There is also growing respect for boundaries. In the early hustle years, boundaries were treated like weaknesses. Today, they feel like power. People are more comfortable saying no. They are more protective of their evenings and weekends. They are more aware of how constant output affects their long term creativity. And employers are learning that burnout is expensive, turnover is disruptive, and a rested team performs better.
This new ethos is showing up in digital culture too. The creators who thrive in 2026 are not the ones posting constantly. They are the ones posting with intention. The internet is saturated, and the audience is tired of content that feels rushed or forced. People crave authenticity and depth. They want to feel something real. Slower creation often leads to better connection.
Why the Future Belongs to Sustainable Ambition
The end of hustle does not mean the end of striving. It means people are redefining what progress should look like. Sustainable ambition is rising as the dominant mindset because it aligns with reality. Humans are not machines. Energy fluctuates. Creativity needs space. Rest fuels better thinking.
One of the biggest cultural shifts in 2026 is the acceptance that rest is part of the work. It is not an interruption. It is not a reward. It is a strategic necessity. Rest helps people process information, regenerate motivation, and protect their mental health. Gen Z especially is vocal about needing rest to maintain emotional stability, which has become just as valued as professional success.
Technology also plays a role here. AI and automation have turned hustle into a less effective strategy. When machines can handle repetitive tasks faster, the value of human work shifts toward originality, insight, and emotional intelligence. These are things that cannot be produced at burnout volume. Creativity thrives on recovery. Insight needs quiet. Emotional clarity requires space.
This is why the smartest people in 2026 are not the most exhausted. They are the most balanced. They work with their rhythms rather than against them.
Workplaces Are Adapting to the End of Hustle
Companies in 2026 are changing their expectations because the market is forcing them to evolve. The old model of overworking employees is not just outdated but bad for business. High turnover costs money. Burnout affects performance. People will simply leave environments that exhaust them.
More companies are offering flexible schedules, mental health days, four day weeks, and asynchronous work setups. They are investing in well being programs not as HR decoration but as a retention strategy. Leaders are becoming more transparent about their own limitations. Younger workers prefer managers who embrace humanity over authority. Vulnerability signals trust.
Some workplaces are even reframing productivity metrics. Instead of tracking hours or constant availability, they focus on outcomes and impact. This creates space for people to work at their own pace and peak times. A 2 hour burst of focused work can be more valuable than 8 hours of distracted grind.
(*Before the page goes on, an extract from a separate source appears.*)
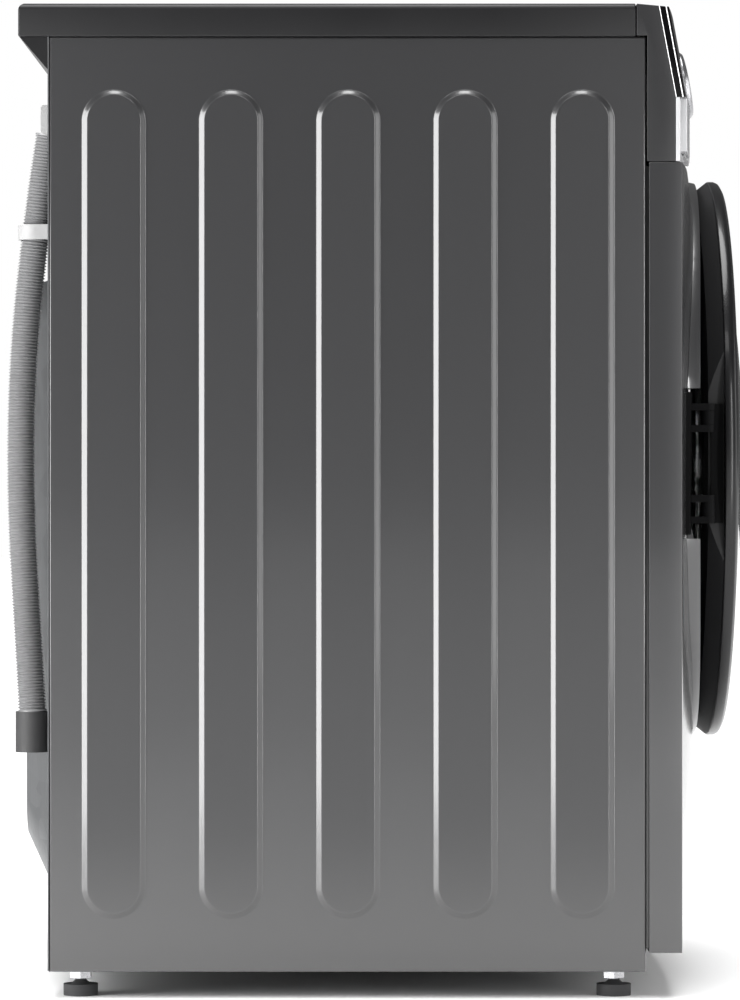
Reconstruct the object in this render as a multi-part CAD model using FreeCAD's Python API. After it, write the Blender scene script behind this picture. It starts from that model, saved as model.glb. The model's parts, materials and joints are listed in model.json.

The shift is slow, but it is happening.
The Personal Side of Leaving Hustle Behind
Beyond the professional landscape, the end of hustle is affecting how people live. It is shaping friendships, relationships, hobbies, and even identity. When life is no longer packed edge to edge with tasks, people have more room to reconnect with themselves.
Many are rediscovering old hobbies or starting new ones without pressure to monetize them. They are spending time alone without guilt. They are prioritizing depth over speed. They are giving themselves permission to rest without feeling unproductive. This emotional reset is becoming a defining part of adulthood in 2026.
There is also a shift in how people define success. The modern benchmark is less about accumulation and more about alignment. Success feels like a life that matches your values. It feels like a pace that does not drain you. It feels like having time for people you care about. It feels like being able to breathe.
This mindset is slowly rewriting social expectations. It is becoming normal to choose slower careers, pursue meaningful but modest paths, or measure worth by well being instead of output. People are realizing that the quality of their life matters far more than the quantity of their achievements.
Where We Go From Here
The end of hustle does not mean everything becomes effortless. Life will still demand energy, discipline, and responsibility. But the cultural narrative is shifting. People are more aware of their limits. They are more protective of their peace. They understand that constant motion does not equal purpose.
In 2026, the real flex is balance. The real sign of maturity is knowing when to pause. The real success story is one where you do not lose yourself in the process of achieving something.
Hustle culture had its era. It shaped how we worked, posted, talked, and even thought about ourselves. But it also pushed us to the edge. The exhaustion became too visible to ignore.
Now, a new chapter is unfolding. One that values intention, wellness, and presence. One that treats rest as a right. One that sees productivity as a rhythm instead of a sprint.